Unabomber Ted Kaczynski found dead in US prison cell
Kaczynski, 81, killed three people and injured 23 more during a mass mail-bombing spree between 1978 and 1995. He later pleaded guilty to his crimes
Ted Kaczynski, better known as the Unabomber, was found dead in his prison cell, federal officials confirmed to the media.
Kaczynski, 81, killed three people and injured 23 more during a mass mail-bombing spree between 1978 and 1995. He later pleaded guilty to his crimes.
He was sentenced to life without parole in 1996 after evading capture for almost 20 years, the BBC reported.
The Harvard-trained mathematician was eventually caught in a Montana cabin.
He was a man who fascinated America for decades, and he became the focus of numerous TV documentaries.
Kaczynski spent the past three decades held at prisons across the US - most recently at the Federal Medical Centre in Butner, North Carolina.

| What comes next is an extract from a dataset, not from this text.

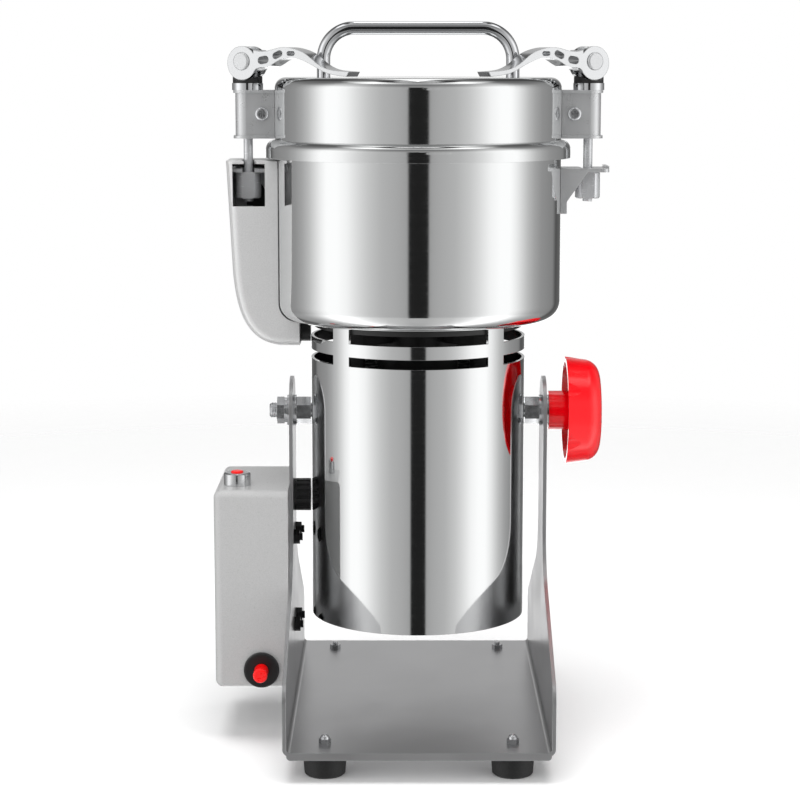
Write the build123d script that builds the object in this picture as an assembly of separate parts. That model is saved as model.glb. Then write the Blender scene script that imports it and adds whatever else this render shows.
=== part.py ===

Prison guards at the facility discovered Kaczynski's body on Saturday morning at around 00:25 local time (04:25 GMT), a spokesperson for the US Bureau of Prisons told the BBC.
His cause of death was not immediately clear.
"Responding staff immediately initiated life-saving measures," the spokesperson said. Kaczynski was then "transported by EMS to a local hospital and subsequently pronounced deceased by hospital personnel".
Before suffering from declining health which prompted his transfer to the facility in December 2021, he had been held at the federal Supermax prison in Florence, Colorado, since May 1998.